The next phase is already emerging.
The Evolution Begins
History doesn’t repeat, but it does prototype. Anti-tank missiles evolved from manual systems to fire-and-forget monsters like the Javelin. Drones are on the same path.
What starts as joystick-controlled kamikaze strikes will morph into autonomous, loitering assassins. The terminal phase, when the drone drops signal and dives, is where most FPV strikes fail. But when computer vision replaces radio links, the drone no longer needs permission to kill. It simply locks on using visual-inertial navigation and finishes the job. No signal. No GPS. Just target acquisition and kinetic follow-through.
Eventually, these machines won’t just loiter, they’ll hibernate. Imagine a drone landing silently on a rooftop, watching a street below for hours. Then, the moment a target appears, it reactivates and strikes. You don’t fight that. You don’t jam that. You survive it, if you’re lucky.

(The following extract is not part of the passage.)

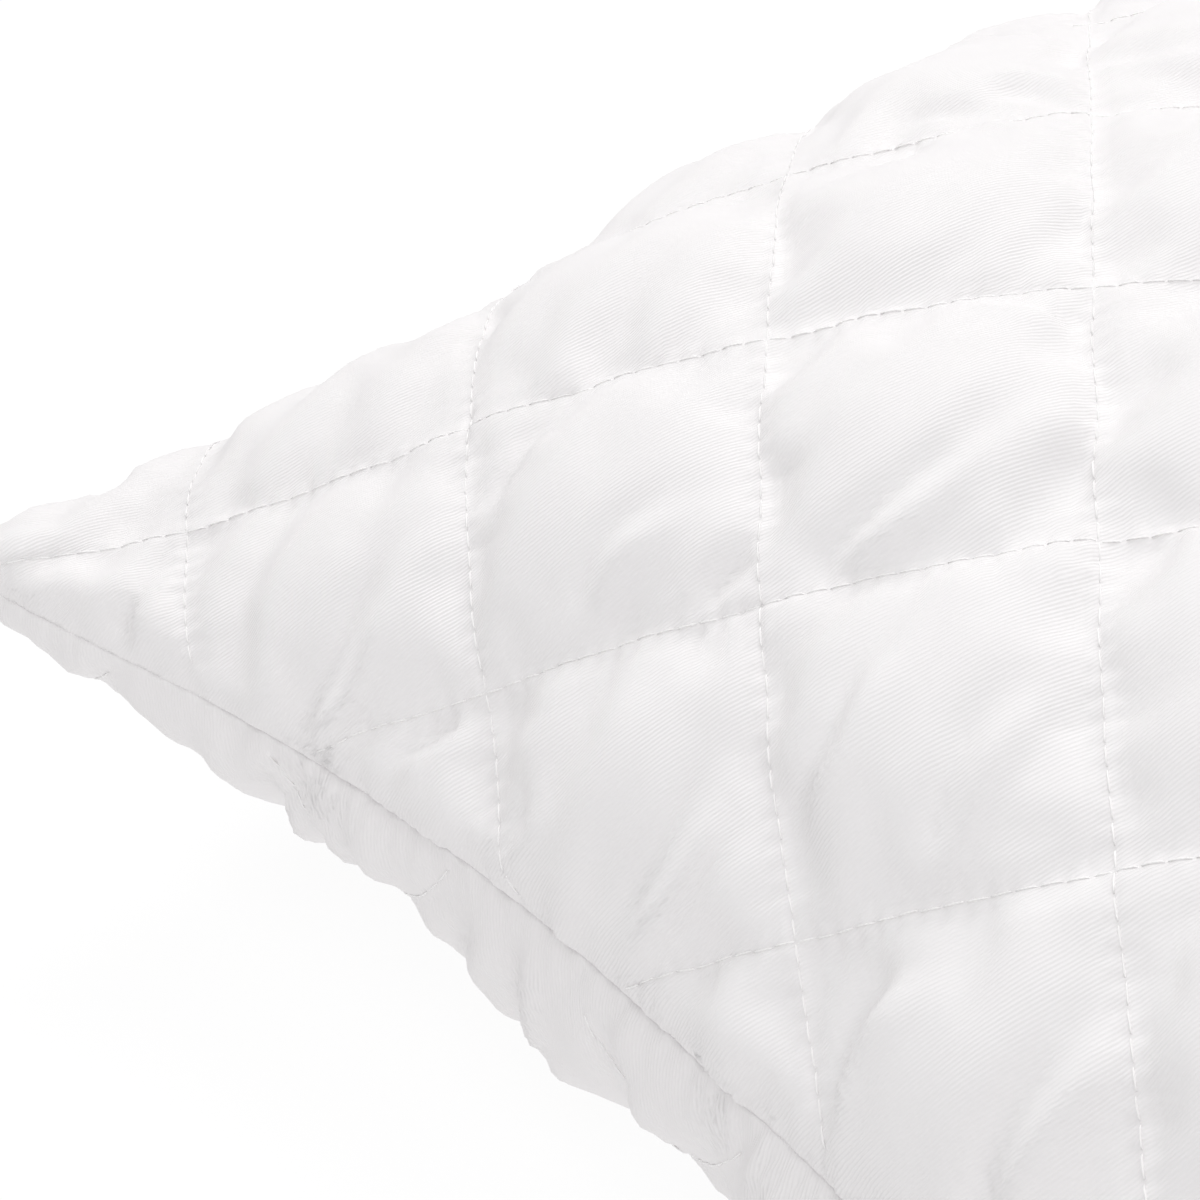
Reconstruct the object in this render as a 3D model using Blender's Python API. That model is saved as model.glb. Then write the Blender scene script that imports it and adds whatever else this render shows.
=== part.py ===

The reaction from armoured warfare traditionalists is predictable: the tank is obsolete. We’ve heard that before too. In response to the ATGM wave, tanks evolved with composite armour, better sensors, and integrated infantry support. Now, they’re doing it again, cope cages and active protection systems are being bolted onto anything with tracks.
It’s messy. It’s reactive. But it’s not surrender.
New designs like the KF51 Panther and Abrams X are taking the next logical step: they’re becoming drone nodes themselves. Armed with loitering munitions, protected by integrated drone defences, and crewed by fewer humans hidden deeper in the hull. The gun isn’t the only weapon anymore. The tank has joined the swarm.
But there’s a limit to armour’s arms race. APS systems run out of interceptors. Cope cages trade survivability for visibility. At some point, cost exchange breaks down again. And the drone adapts first.
The real shift is philosophical. War has always been a machine for dehumanisation. Drones just finish the thought. Once battlefield environments saturate with electronic warfare and signal denial, human-in-the-loop becomes a liability. No signal? No problem. The drone decides.
The Pentagon’s Replicator program makes this explicit: the future of warfare is attritable autonomy. Thousands of semi-disposable, AI-driven machines coordinating in real time without oversight. Their mission parameters aren’t micromanaged, they’re suggested.
And in China, it’s even more explicit. PLA doctrine already embraces “intelligentized warfare.” The plan isn’t just to use drones, it’s to replace parts of the chain of command with algorithms.
If you’re wondering who holds moral accountability when an autonomous drone kills the wrong person, here’s your answer: no one. Or everyone. Or maybe it depends on who wrote the code.
This Is Not the Final Form
What we’re seeing now isn’t the end. It’s barely the beginning. Kamikaze drones are not the apex. They’re the spark.
Where they go next is where all weapons systems go once deployed en masse: toward autonomy, toward ubiquity, and toward optimisation at the expense of human control. That’s not a theory. That’s the direction of travel.
The “Drone Moment” is just the modern echo of the “Sagger Moment.” A challenge that seems existential, only to spark a new evolutionary arms race. This time, between learning machines and adaptive armour.
Who wins? Depends on who iterates faster.